[Problem details]: Each line of the material below should be reproduced exactly.

[Given information]:
+---+
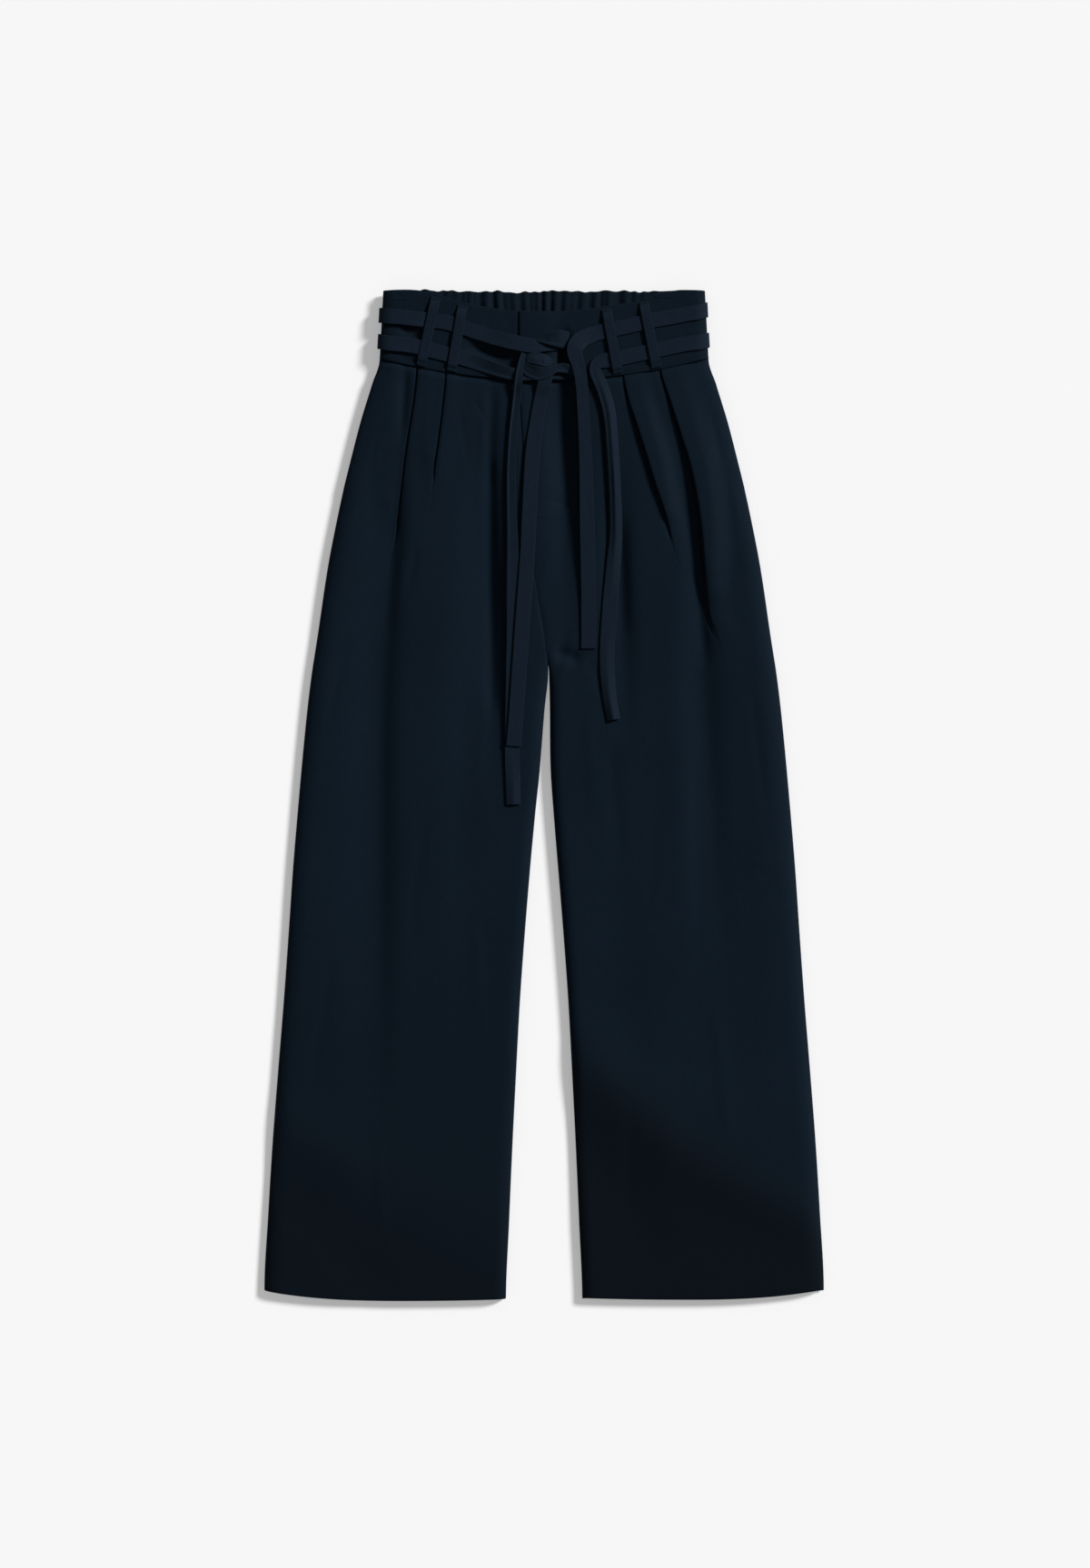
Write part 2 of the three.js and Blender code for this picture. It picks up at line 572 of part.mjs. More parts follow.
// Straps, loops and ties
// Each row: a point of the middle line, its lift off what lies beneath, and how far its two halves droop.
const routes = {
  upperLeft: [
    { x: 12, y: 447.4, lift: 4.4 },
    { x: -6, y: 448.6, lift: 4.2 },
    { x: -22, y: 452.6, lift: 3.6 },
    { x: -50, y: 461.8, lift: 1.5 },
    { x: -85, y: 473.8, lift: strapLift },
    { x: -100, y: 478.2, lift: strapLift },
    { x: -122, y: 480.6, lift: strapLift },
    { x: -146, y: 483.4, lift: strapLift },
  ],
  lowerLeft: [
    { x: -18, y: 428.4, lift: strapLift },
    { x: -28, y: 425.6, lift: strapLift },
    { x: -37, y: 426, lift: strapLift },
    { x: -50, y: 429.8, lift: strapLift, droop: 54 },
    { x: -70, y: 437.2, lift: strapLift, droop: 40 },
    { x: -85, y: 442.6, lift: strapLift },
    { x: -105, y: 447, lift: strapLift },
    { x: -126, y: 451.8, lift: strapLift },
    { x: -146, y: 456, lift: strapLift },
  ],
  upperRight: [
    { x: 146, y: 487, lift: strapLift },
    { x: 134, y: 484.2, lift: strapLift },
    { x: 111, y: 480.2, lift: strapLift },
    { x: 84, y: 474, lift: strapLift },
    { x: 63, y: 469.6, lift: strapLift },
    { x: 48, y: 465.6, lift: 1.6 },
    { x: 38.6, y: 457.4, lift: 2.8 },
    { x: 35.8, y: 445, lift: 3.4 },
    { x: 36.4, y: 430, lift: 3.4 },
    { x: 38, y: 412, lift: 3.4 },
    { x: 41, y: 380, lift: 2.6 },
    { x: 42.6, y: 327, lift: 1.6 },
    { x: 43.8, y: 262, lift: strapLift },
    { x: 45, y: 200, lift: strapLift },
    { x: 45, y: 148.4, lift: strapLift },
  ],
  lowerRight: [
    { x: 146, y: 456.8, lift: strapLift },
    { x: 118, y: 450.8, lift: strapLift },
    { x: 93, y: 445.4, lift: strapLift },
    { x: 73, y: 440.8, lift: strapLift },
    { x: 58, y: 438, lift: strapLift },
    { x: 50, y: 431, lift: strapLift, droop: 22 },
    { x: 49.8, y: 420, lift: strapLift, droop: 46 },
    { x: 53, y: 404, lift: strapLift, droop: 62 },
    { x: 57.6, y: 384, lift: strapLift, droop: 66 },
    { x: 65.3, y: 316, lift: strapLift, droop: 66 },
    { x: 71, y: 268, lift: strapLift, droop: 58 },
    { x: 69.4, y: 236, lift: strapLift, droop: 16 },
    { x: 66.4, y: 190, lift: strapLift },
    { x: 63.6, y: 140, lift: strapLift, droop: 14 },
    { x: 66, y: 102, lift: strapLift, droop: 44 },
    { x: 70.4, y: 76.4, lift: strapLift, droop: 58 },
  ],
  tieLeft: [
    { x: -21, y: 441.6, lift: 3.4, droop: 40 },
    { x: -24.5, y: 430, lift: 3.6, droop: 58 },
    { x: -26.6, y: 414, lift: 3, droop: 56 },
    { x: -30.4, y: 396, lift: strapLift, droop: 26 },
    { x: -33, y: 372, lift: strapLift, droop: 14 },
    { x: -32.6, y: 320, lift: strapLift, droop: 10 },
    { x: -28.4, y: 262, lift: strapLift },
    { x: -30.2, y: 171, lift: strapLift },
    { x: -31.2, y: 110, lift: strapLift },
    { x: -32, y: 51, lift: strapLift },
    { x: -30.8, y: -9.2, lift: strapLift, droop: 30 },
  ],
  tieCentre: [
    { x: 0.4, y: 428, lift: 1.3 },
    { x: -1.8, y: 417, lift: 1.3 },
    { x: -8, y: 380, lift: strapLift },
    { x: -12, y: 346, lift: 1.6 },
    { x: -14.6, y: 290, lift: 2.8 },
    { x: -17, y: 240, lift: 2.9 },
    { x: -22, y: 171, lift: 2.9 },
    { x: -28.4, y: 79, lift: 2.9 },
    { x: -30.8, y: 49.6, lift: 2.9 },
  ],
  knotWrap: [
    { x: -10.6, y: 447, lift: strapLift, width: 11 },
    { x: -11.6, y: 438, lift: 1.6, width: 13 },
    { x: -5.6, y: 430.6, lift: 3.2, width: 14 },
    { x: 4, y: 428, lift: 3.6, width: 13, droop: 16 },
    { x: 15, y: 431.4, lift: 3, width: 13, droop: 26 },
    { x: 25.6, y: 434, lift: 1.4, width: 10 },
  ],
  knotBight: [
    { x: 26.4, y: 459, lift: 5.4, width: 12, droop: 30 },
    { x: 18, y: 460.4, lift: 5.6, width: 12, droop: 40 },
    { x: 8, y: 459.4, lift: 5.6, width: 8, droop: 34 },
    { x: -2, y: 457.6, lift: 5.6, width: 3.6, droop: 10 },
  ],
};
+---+
[Result]:
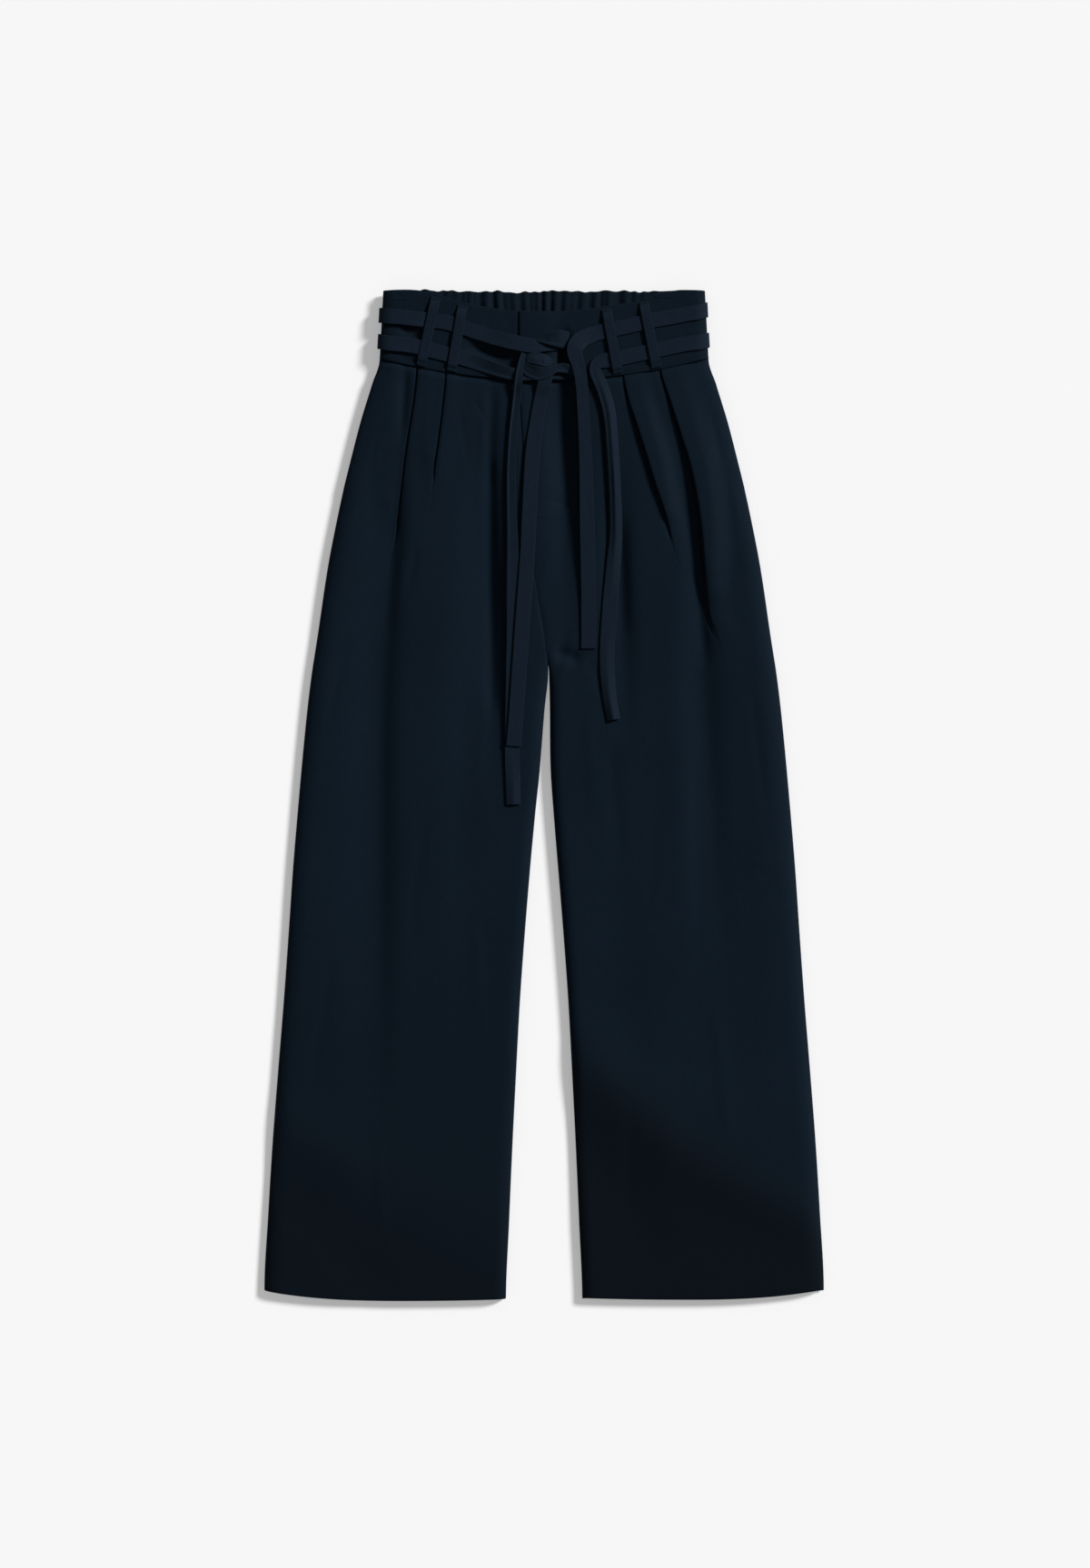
Write part 2 of the three.js and Blender code for this picture. It picks up at line 572 of part.mjs. More parts follow.
// Straps, loops and ties
// Each row: a point of the middle line, its lift off what lies beneath, and how far its two halves droop.
const routes = {
  upperLeft: [
    { x: 12, y: 447.4, lift: 4.4 },
    { x: -6, y: 448.6, lift: 4.2 },
    { x: -22, y: 452.6, lift: 3.6 },
    { x: -50, y: 461.8, lift: 1.5 },
    { x: -85, y: 473.8, lift: strapLift },
    { x: -100, y: 478.2, lift: strapLift },
    { x: -122, y: 480.6, lift: strapLift },
    { x: -146, y: 483.4, lift: strapLift },
  ],
  lowerLeft: [
    { x: -18, y: 428.4, lift: strapLift },
    { x: -28, y: 425.6, lift: strapLift },
    { x: -37, y: 426, lift: strapLift },
    { x: -50, y: 429.8, lift: strapLift, droop: 54 },
    { x: -70, y: 437.2, lift: strapLift, droop: 40 },
    { x: -85, y: 442.6, lift: strapLift },
    { x: -105, y: 447, lift: strapLift },
    { x: -126, y: 451.8, lift: strapLift },
    { x: -146, y: 456, lift: strapLift },
  ],
  upperRight: [
    { x: 146, y: 487, lift: strapLift },
    { x: 134, y: 484.2, lift: strapLift },
    { x: 111, y: 480.2, lift: strapLift },
    { x: 84, y: 474, lift: strapLift },
    { x: 63, y: 469.6, lift: strapLift },
    { x: 48, y: 465.6, lift: 1.6 },
    { x: 38.6, y: 457.4, lift: 2.8 },
    { x: 35.8, y: 445, lift: 3.4 },
    { x: 36.4, y: 430, lift: 3.4 },
    { x: 38, y: 412, lift: 3.4 },
    { x: 41, y: 380, lift: 2.6 },
    { x: 42.6, y: 327, lift: 1.6 },
    { x: 43.8, y: 262, lift: strapLift },
    { x: 45, y: 200, lift: strapLift },
    { x: 45, y: 148.4, lift: strapLift },
  ],
  lowerRight: [
    { x: 146, y: 456.8, lift: strapLift },
    { x: 118, y: 450.8, lift: strapLift },
    { x: 93, y: 445.4, lift: strapLift },
    { x: 73, y: 440.8, lift: strapLift },
    { x: 58, y: 438, lift: strapLift },
    { x: 50, y: 431, lift: strapLift, droop: 22 },
    { x: 49.8, y: 420, lift: strapLift, droop: 46 },
    { x: 53, y: 404, lift: strapLift, droop: 62 },
    { x: 57.6, y: 384, lift: strapLift, droop: 66 },
    { x: 65.3, y: 316, lift: strapLift, droop: 66 },
    { x: 71, y: 268, lift: strapLift, droop: 58 },
    { x: 69.4, y: 236, lift: strapLift, droop: 16 },
    { x: 66.4, y: 190, lift: strapLift },
    { x: 63.6, y: 140, lift: strapLift, droop: 14 },
    { x: 66, y: 102, lift: strapLift, droop: 44 },
    { x: 70.4, y: 76.4, lift: strapLift, droop: 58 },
  ],
  tieLeft: [
    { x: -21, y: 441.6, lift: 3.4, droop: 40 },
    { x: -24.5, y: 430, lift: 3.6, droop: 58 },
    { x: -26.6, y: 414, lift: 3, droop: 56 },
    { x: -30.4, y: 396, lift: strapLift, droop: 26 },
    { x: -33, y: 372, lift: strapLift, droop: 14 },
    { x: -32.6, y: 320, lift: strapLift, droop: 10 },
    { x: -28.4, y: 262, lift: strapLift },
    { x: -30.2, y: 171, lift: strapLift },
    { x: -31.2, y: 110, lift: strapLift },
    { x: -32, y: 51, lift: strapLift },
    { x: -30.8, y: -9.2, lift: strapLift, droop: 30 },
  ],
  tieCentre: [
    { x: 0.4, y: 428, lift: 1.3 },
    { x: -1.8, y: 417, lift: 1.3 },
    { x: -8, y: 380, lift: strapLift },
    { x: -12, y: 346, lift: 1.6 },
    { x: -14.6, y: 290, lift: 2.8 },
    { x: -17, y: 240, lift: 2.9 },
    { x: -22, y: 171, lift: 2.9 },
    { x: -28.4, y: 79, lift: 2.9 },
    { x: -30.8, y: 49.6, lift: 2.9 },
  ],
  knotWrap: [
    { x: -10.6, y: 447, lift: strapLift, width: 11 },
    { x: -11.6, y: 438, lift: 1.6, width: 13 },
    { x: -5.6, y: 430.6, lift: 3.2, width: 14 },
    { x: 4, y: 428, lift: 3.6, width: 13, droop: 16 },
    { x: 15, y: 431.4, lift: 3, width: 13, droop: 26 },
    { x: 25.6, y: 434, lift: 1.4, width: 10 },
  ],
  knotBight: [
    { x: 26.4, y: 459, lift: 5.4, width: 12, droop: 30 },
    { x: 18, y: 460.4, lift: 5.6, width: 12, droop: 40 },
    { x: 8, y: 459.4, lift: 5.6, width: 8, droop: 34 },
    { x: -2, y: 457.6, lift: 5.6, width: 3.6, droop: 10 },
  ],
};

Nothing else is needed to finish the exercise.